- Items from a data source

═══

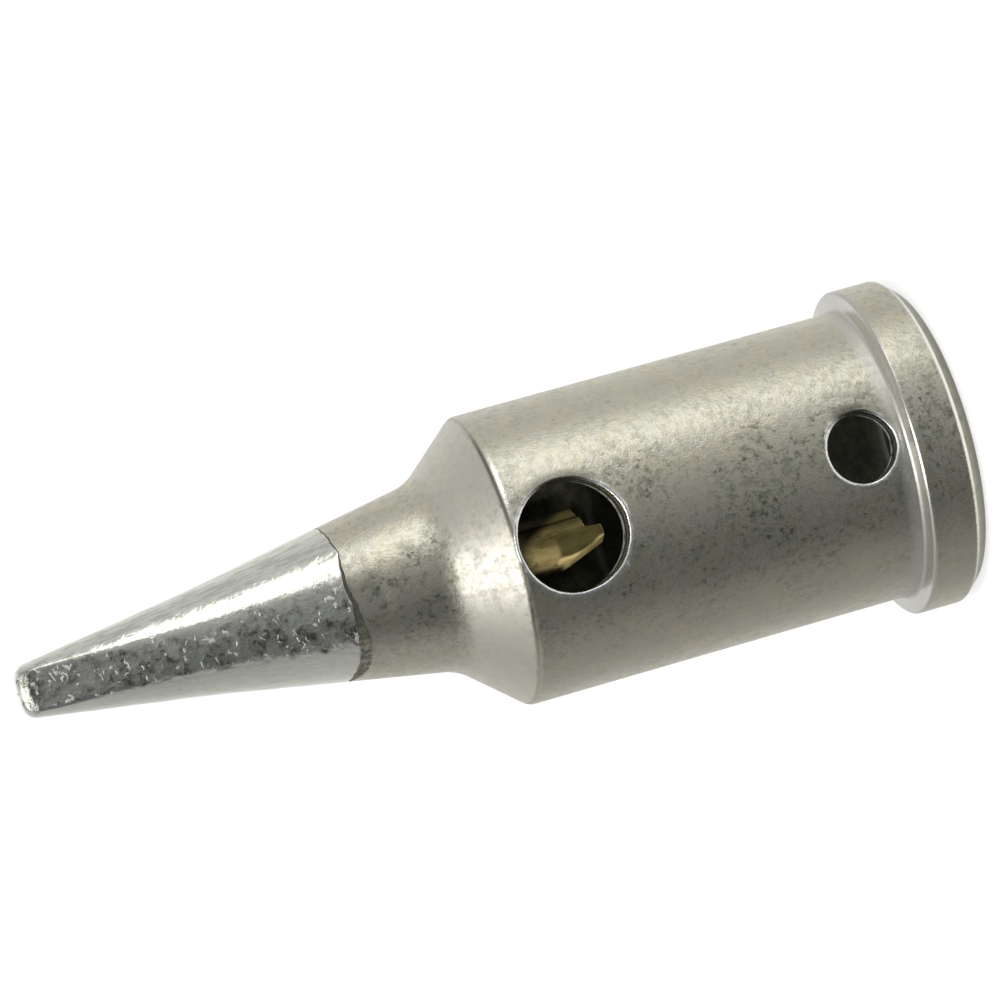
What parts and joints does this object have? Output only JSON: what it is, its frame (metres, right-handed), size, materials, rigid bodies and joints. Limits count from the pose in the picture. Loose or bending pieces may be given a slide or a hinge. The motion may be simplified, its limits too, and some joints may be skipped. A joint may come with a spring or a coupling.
{
  "type": "soldering iron tip",
  "caption": "Chisel tip for a gas-fired soldering iron: flanged hollow barrel with side ports, stepped-down neck and a tinned taper ending in a flat blade.",
  "frame": {"origin": "centre of the flange's rear face, on the turning axis", "axes": "+Z along the turning axis towards the chisel end; the side ports face -Y; +X completes the frame"},
  "size_m": [0.0114, 0.0114, 0.0322],
  "materials": {
    "nickel_plated_copper": "satin nickel plating, heat-stained and finely speckled; the taper past the seam is bright with solder",
    "oxidised_catalyst": "dull golden brown, heat-oxidised"
  },
  "bodies": {
    "root": {"tip_body": "nickel_plated_copper", "catalyst": "oxidised_catalyst"}
  },
  "joints": []
}
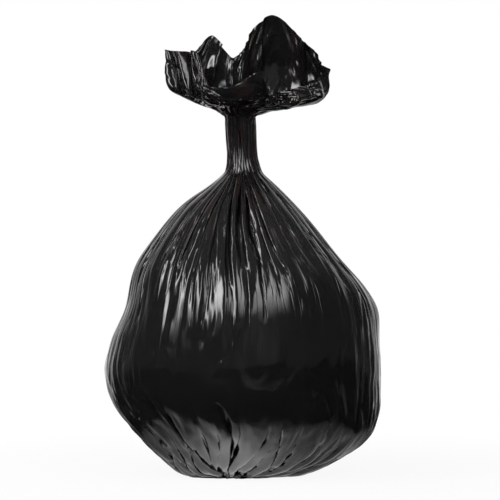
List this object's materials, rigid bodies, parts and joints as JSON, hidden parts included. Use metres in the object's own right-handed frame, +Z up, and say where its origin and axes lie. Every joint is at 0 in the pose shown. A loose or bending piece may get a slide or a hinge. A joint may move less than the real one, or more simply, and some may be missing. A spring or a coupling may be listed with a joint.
{
  "type": "filled bin bag",
  "caption": "Filled bag of thin black film, gathered into a pleated neck, with its open mouth flaring above and a star-sealed base.",
  "frame": {"origin": "on the floor, at the middle of the flat spot that the bag stands on, under the middle of its belly", "axes": "+Z up through the neck; +X to the right and -Y to the front as the picture shows it"},
  "size_m": [0.3279, 0.2997, 0.5558],
  "materials": {
    "film": "glossy thin black polythene film, creased"
  },
  "bodies": {
    "root": {"bag": "film"}
  },
  "joints": []
}
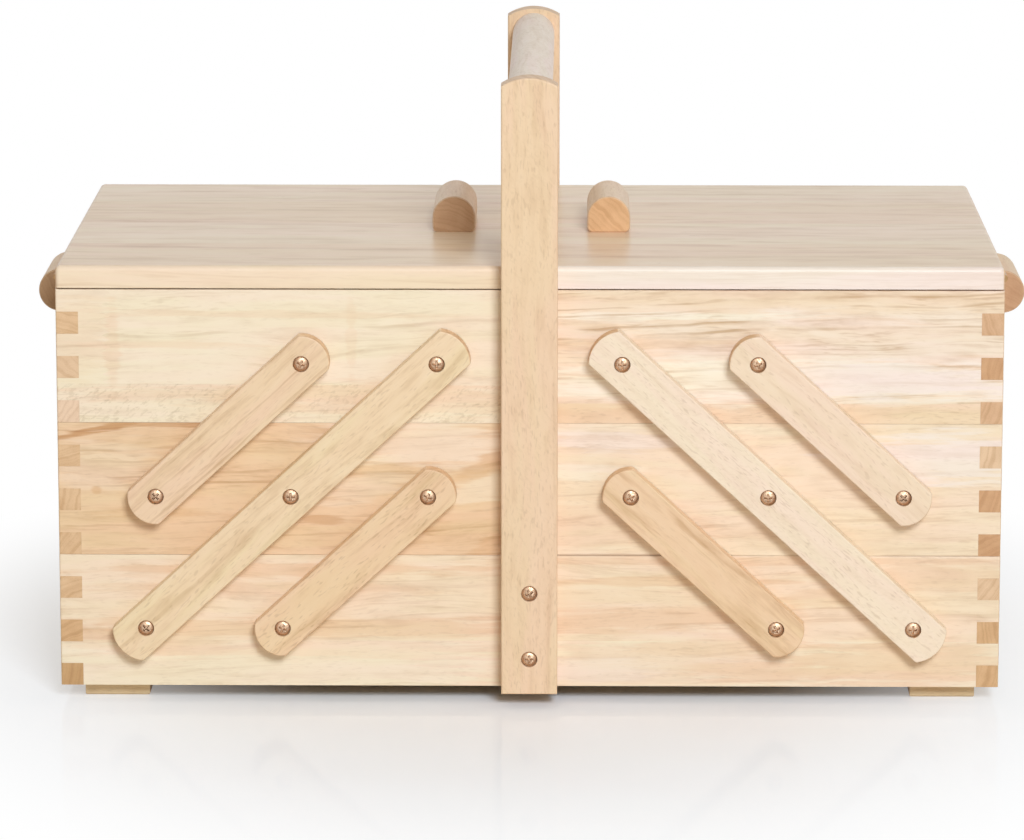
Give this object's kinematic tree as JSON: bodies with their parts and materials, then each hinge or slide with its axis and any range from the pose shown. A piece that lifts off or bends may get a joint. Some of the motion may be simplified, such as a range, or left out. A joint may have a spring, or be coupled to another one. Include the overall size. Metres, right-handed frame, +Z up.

═══

- Task objective
Your task is to repeat every entry exactly.

- Answer for the task
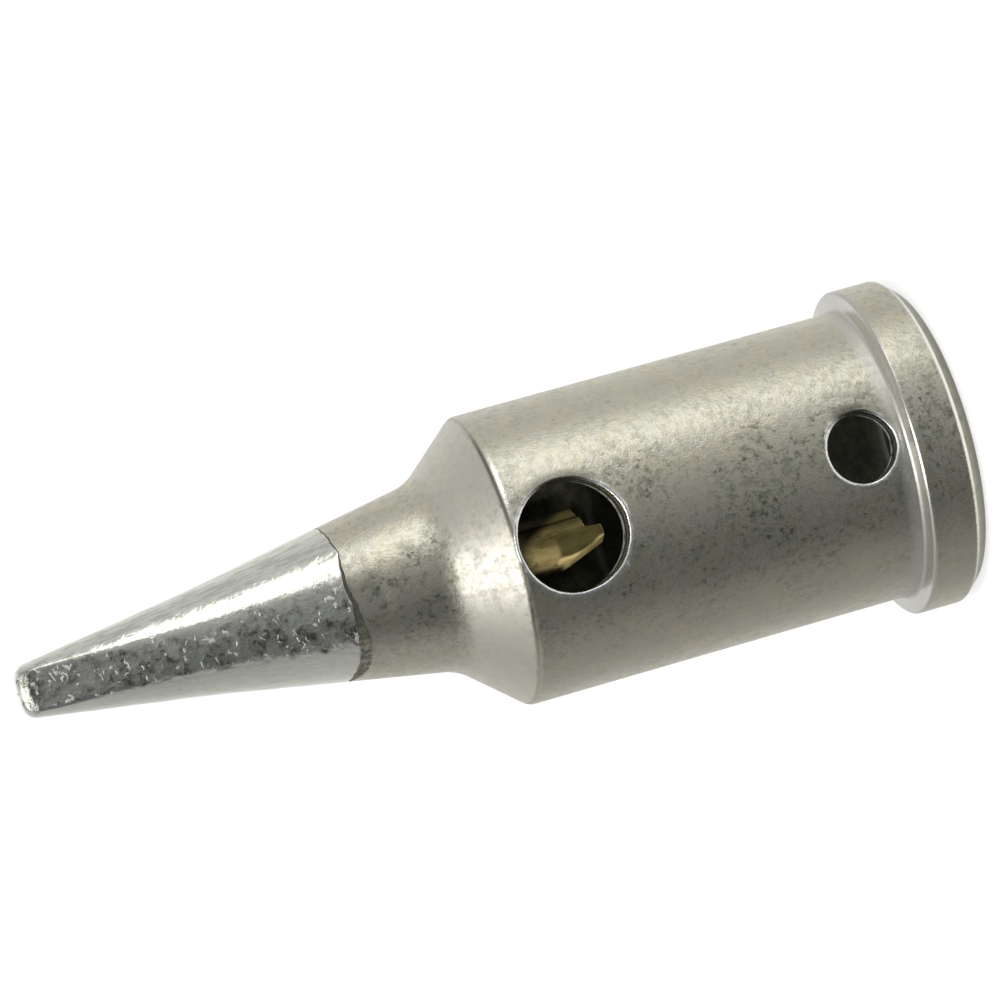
What parts and joints does this object have? Output only JSON: what it is, its frame (metres, right-handed), size, materials, rigid bodies and joints. Limits count from the pose in the picture. Loose or bending pieces may be given a slide or a hinge. The motion may be simplified, its limits too, and some joints may be skipped. A joint may come with a spring or a coupling.
{
  "type": "soldering iron tip",
  "caption": "Chisel tip for a gas-fired soldering iron: flanged hollow barrel with side ports, stepped-down neck and a tinned taper ending in a flat blade.",
  "frame": {"origin": "centre of the flange's rear face, on the turning axis", "axes": "+Z along the turning axis towards the chisel end; the side ports face -Y; +X completes the frame"},
  "size_m": [0.0114, 0.0114, 0.0322],
  "materials": {
    "nickel_plated_copper": "satin nickel plating, heat-stained and finely speckled; the taper past the seam is bright with solder",
    "oxidised_catalyst": "dull golden brown, heat-oxidised"
  },
  "bodies": {
    "root": {"tip_body": "nickel_plated_copper", "catalyst": "oxidised_catalyst"}
  },
  "joints": []
}
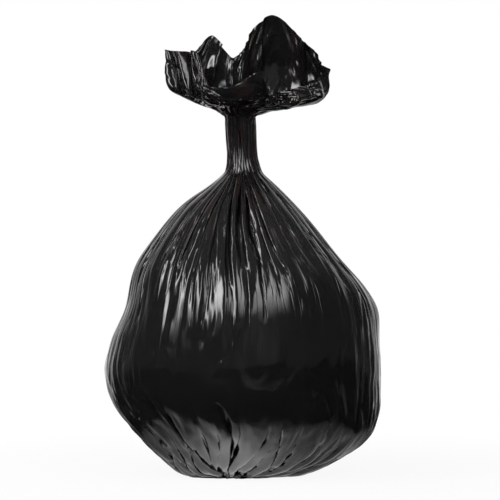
List this object's materials, rigid bodies, parts and joints as JSON, hidden parts included. Use metres in the object's own right-handed frame, +Z up, and say where its origin and axes lie. Every joint is at 0 in the pose shown. A loose or bending piece may get a slide or a hinge. A joint may move less than the real one, or more simply, and some may be missing. A spring or a coupling may be listed with a joint.
{
  "type": "filled bin bag",
  "caption": "Filled bag of thin black film, gathered into a pleated neck, with its open mouth flaring above and a star-sealed base.",
  "frame": {"origin": "on the floor, at the middle of the flat spot that the bag stands on, under the middle of its belly", "axes": "+Z up through the neck; +X to the right and -Y to the front as the picture shows it"},
  "size_m": [0.3279, 0.2997, 0.5558],
  "materials": {
    "film": "glossy thin black polythene film, creased"
  },
  "bodies": {
    "root": {"bag": "film"}
  },
  "joints": []
}
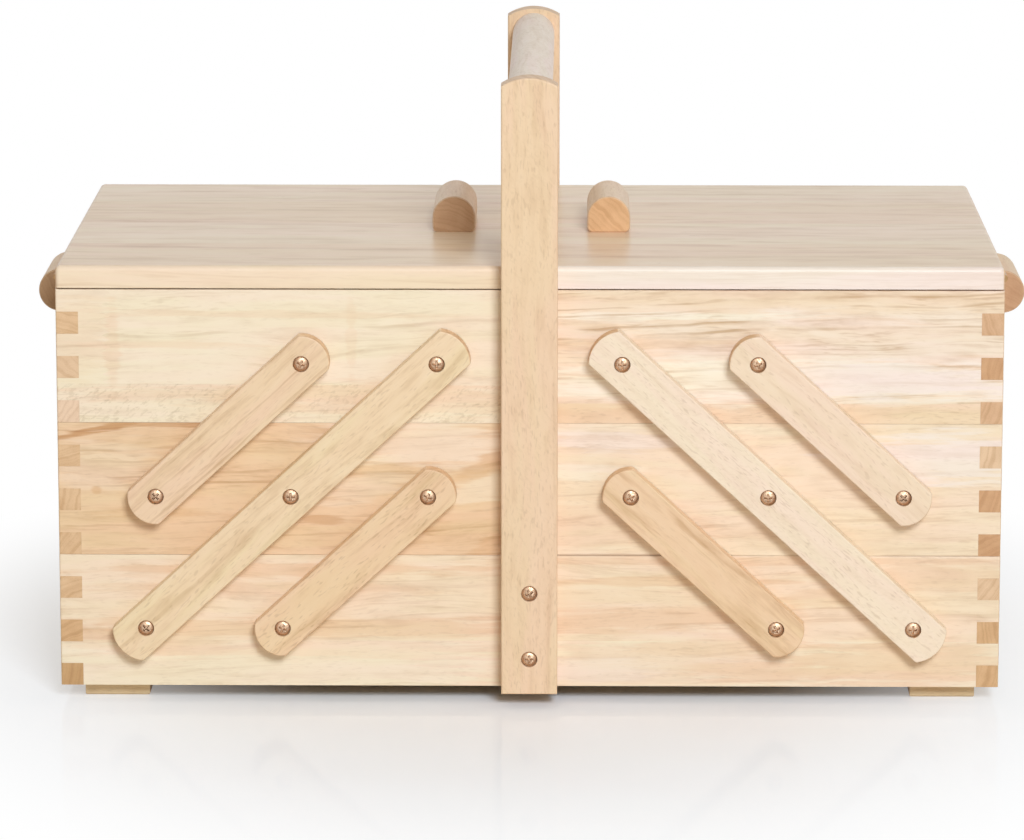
Give this object's kinematic tree as JSON: bodies with their parts and materials, then each hinge or slide with its axis and any range from the pose shown. A piece that lifts off or bends may get a joint. Some of the motion may be simplified, such as a range, or left out. A joint may have a spring, or be coupled to another one. Include the overall size. Metres, right-handed frame, +Z up.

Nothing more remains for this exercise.